4. Conducting Controlled and Statistically Valid Tests
a) Determining Appropriate Sample Sizes and Duration
Use power analysis to calculate the minimum sample size required to detect a meaningful difference with a specified confidence level (commonly 95%) and statistical power (80%). Tools like Neil Patel’s calculator simplify this process.
Adjust durations to account for traffic fluctuations and seasonality. Avoid running tests during atypical periods unless intentionally testing external factors.
b) Applying Proper Randomization Techniques
Implement random assignment at the user level. For example, assign users to variations based on a hashed user ID:
const assignVariation = (userId) => {
const hash = hashFunction(userId);
return hash % 2 === 0 ? 'control' : 'variation';
};
This approach ensures consistent assignment and prevents cross-contamination across sessions.
c) Using Bayesian vs. Frequentist Approaches—Advantages and Implementation
Choose the statistical framework based on your testing needs:
- Frequentist methods (p-values, confidence intervals): suitable for large sample sizes and traditional analysis.
- Bayesian methods (posterior probabilities): better for small sample sizes, sequential testing, and incorporating prior knowledge.
For Bayesian analysis, tools like Bayesian A/B Testing platforms can provide real-time probability estimates of a variation’s superiority.

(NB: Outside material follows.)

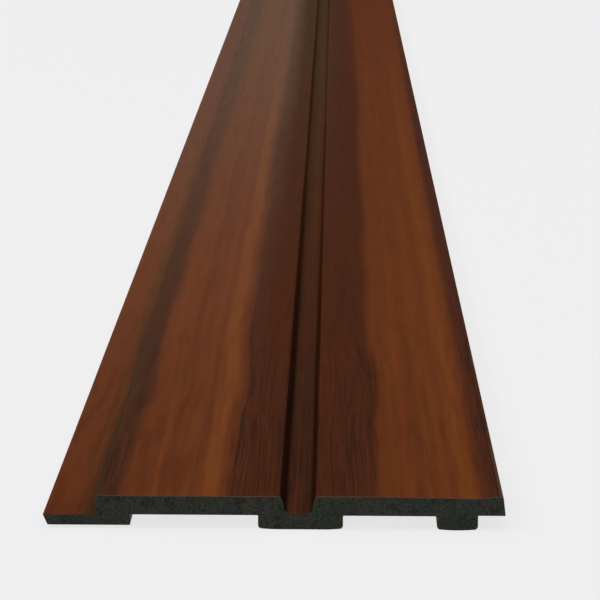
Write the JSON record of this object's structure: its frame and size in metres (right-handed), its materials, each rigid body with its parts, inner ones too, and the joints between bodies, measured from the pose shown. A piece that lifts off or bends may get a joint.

d) Setting Up Automated Test Monitoring and Alerts
Use analytics dashboards and scripts to monitor key metrics continuously. Set thresholds for automatic alerts using:
- Google Analytics Custom Alerts
- Data Studio dashboards with scheduled email reports
- Custom scripts via APIs to trigger Slack notifications or email alerts when significance thresholds are crossed
Pro Tip: Implement interim checks to detect early signs of significance, allowing you to stop or extend tests proactively.